The South was even more dynamic. East Coast India demand surged, with Indonesia–ECI runs attracting offers near USD 30,000. Owners increasingly favored these lanes, drawn by superior returns and tight supply.

Handysize sentiment remained robust across the region. Large units fixed USD 16,000–17,000 southbound, with owners testing USD 18,000–19,000. Smaller Handies held USD 14,000–15,000. Backhaul ideas hovered near USD 17,500–18,000, while WCCA runs last achieved USD 18,000.

In Southeast Asia and Australia, alumina and grain flows kept the West Coast active, with Handies fixing mid‑USD 14,000s from Singapore and smaller units in the low‑USD 12,000s. Some softening may emerge for late May, but the shortage of prompt tonnage continues to underpin the basin.

A Market Defined by Constraint — and Opportunity

Across the global map, the Ultramax and Handy sectors are navigating a landscape shaped by tight supply, selective demand, and geopolitical volatility. Yet beneath the turbulence lies a clear pattern: Owners with strategic positioning and charterers with timely execution are finding meaningful advantage.

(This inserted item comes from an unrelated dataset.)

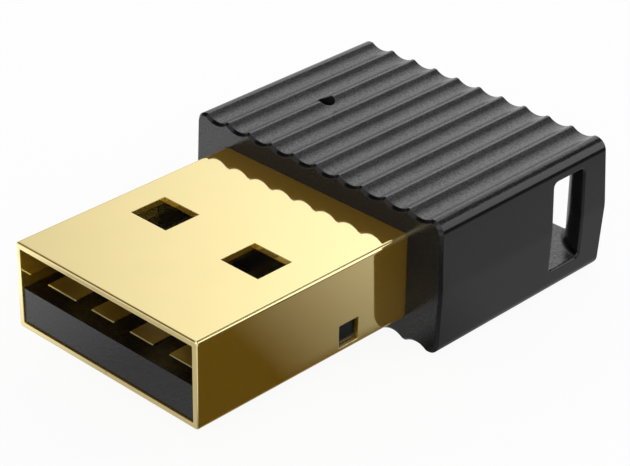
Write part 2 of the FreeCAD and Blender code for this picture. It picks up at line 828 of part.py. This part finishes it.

In a market driven by logos and tempered by metis, those who read the currents — rather than react to them — will set the course for the months ahead.

Legal Disclaimer:

This article  is provided solely for general informational purposes and does not constitute investment or commercial advice. The information herein is based on sources and reasonable assessments at the time of writing which may changed without prior notice , believed to be reliable but is not guaranteed for accuracy or completeness. Neither the author nor any affiliated parties accept any liability for any direct or indirect loss or damage arising from the use of or reliance on the content of this article. The analysis is provided strictly for informational and commentary purposes and should not be interpreted as guidance for any commercial or investment decisions.Any actions taken based on this content are the sole responsibility of the reader.